Chemesthesis is the detection of potentially harmful chemicals by the skin and mucous membranes. Chemesthetic sensations arise when chemical compounds activate receptors associated with other senses that mediate pain, touch, and thermal perception. These chemical-induced reactions do not fit into the traditional sense categories of taste and smell.

Examples of chemesthetic sensations include the burn-like irritation from capsaicin and related compounds in foods like chili peppers; the coolness of menthol in mouthwashes and topical analgesic creams; the stinging or tingling of carbonated beverages in the nose and mouth; the tear-induction of cut onions; and the pungent, cough-inducing sensation in the back of the throat elicited by the oleocanthal in high-quality extra virgin olive oil. Some of these sensations may be referred to as spiciness, pungency, or piquancy.
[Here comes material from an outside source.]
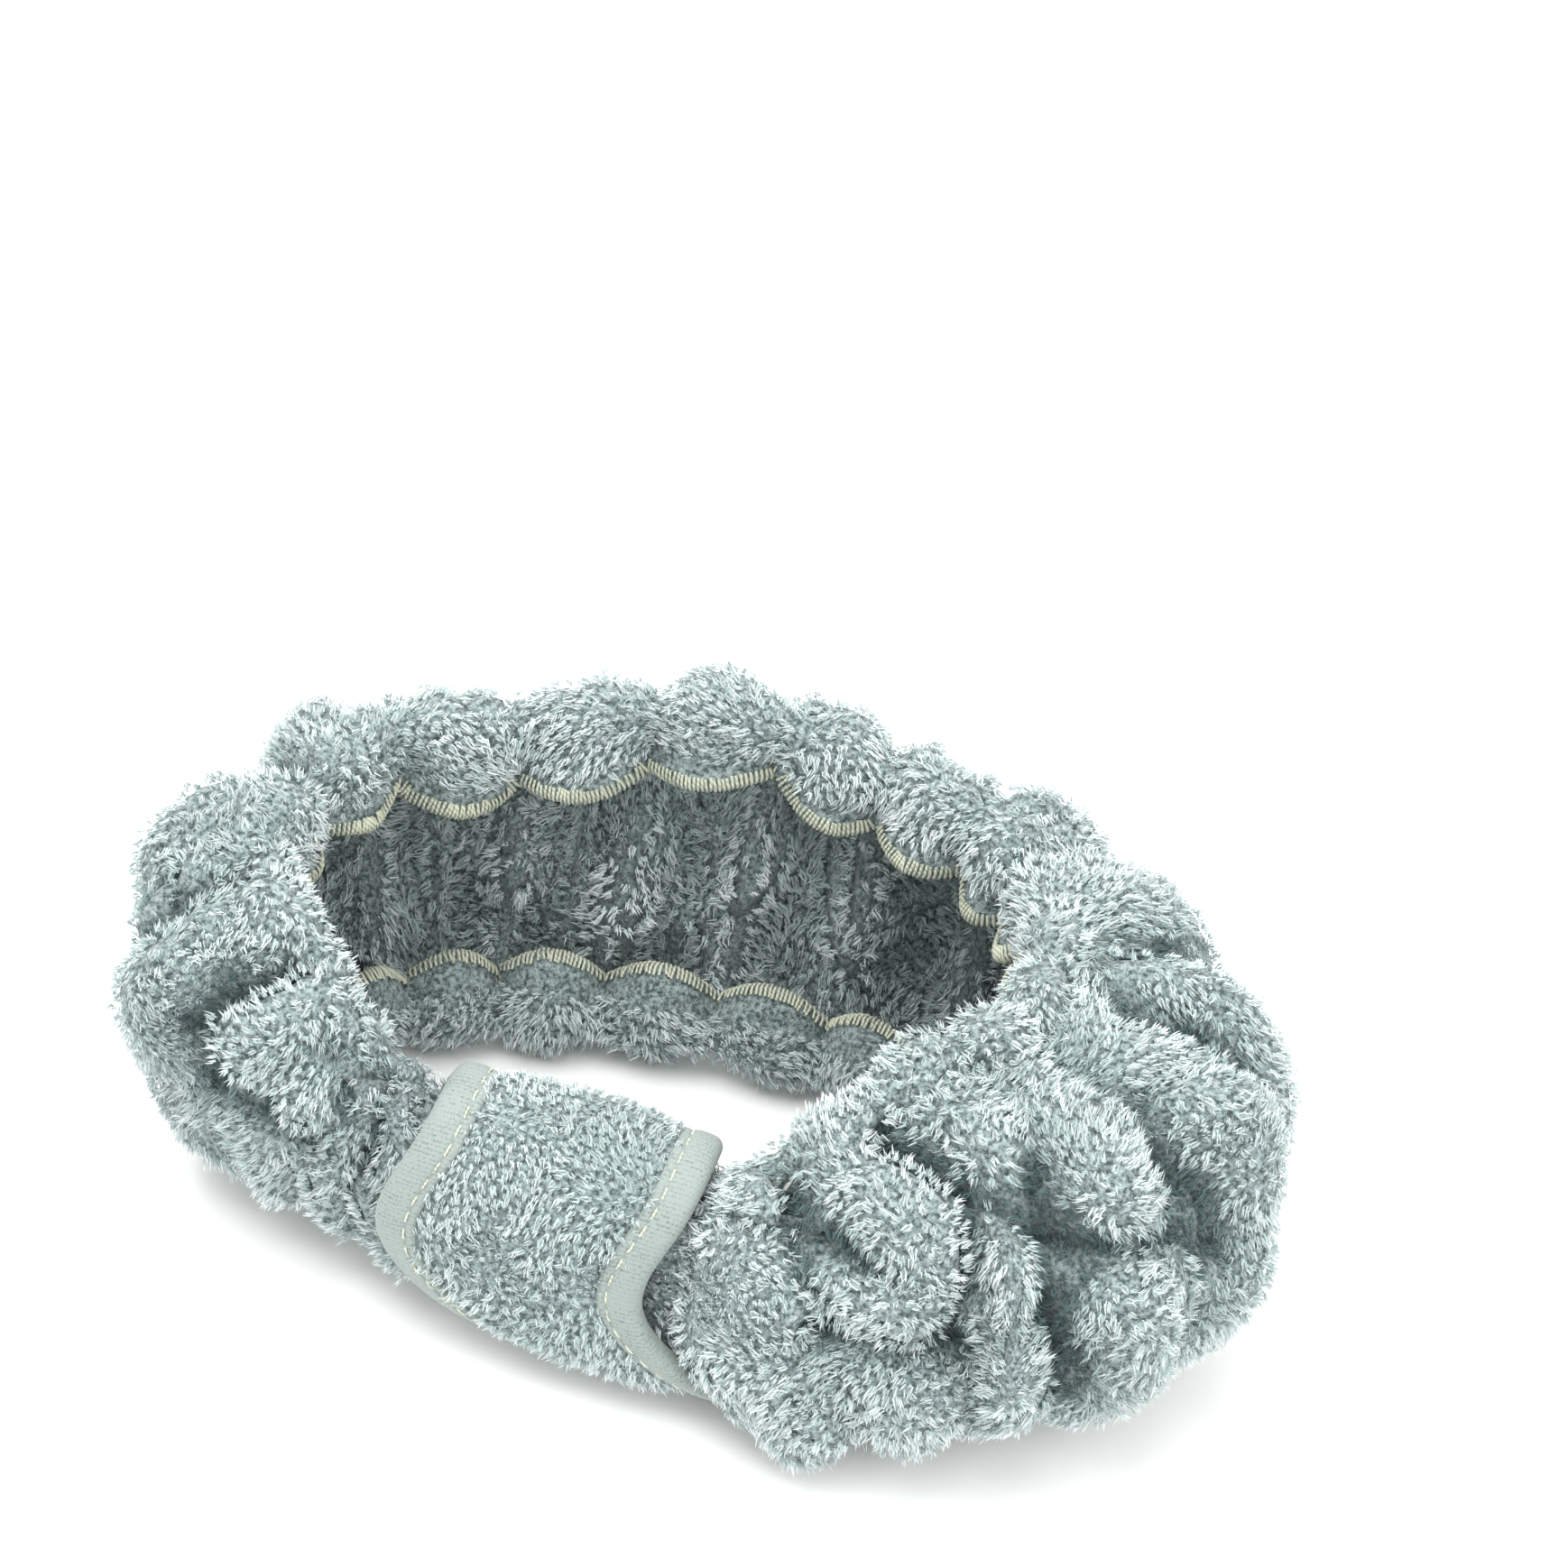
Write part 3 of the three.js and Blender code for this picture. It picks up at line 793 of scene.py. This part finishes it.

Chemesthetic sensations sometimes arise by direct chemical activation of ion channels on sensory nerve fibers, for example of transient receptor potential channels including those of the TRPV, TRPA or TRPM subtypes. Alternatively, irritant chemicals may activate cells of the epithelium to release substances that indirectly activate the nerve fibers. The respiratory passages, including the nose and trachea, possess specialized cells called solitary chemosensory cells which release acetylcholine or other activators to excite nearby nerve fibers.

Because chemoresponsive nerve fibers are present in all types of skin, chemesthetic sensations can be stimulated from anywhere on the body's surface as well as from mucosal surfaces in the nose, mouth, eyes, etc. Mucous membranes are generally more sensitive to chemesthetic stimuli because they lack the barrier function of cornified skin.

Much of the chemesthetic flavor sensations are mediated by the trigeminal nerves, large nerves responsible for motor functions and sensation in the face. Flavors that stimulate the trigeminal nerves are therefore important. For example, the carbon dioxide in carbonated beverages is a trigeminal stimulant.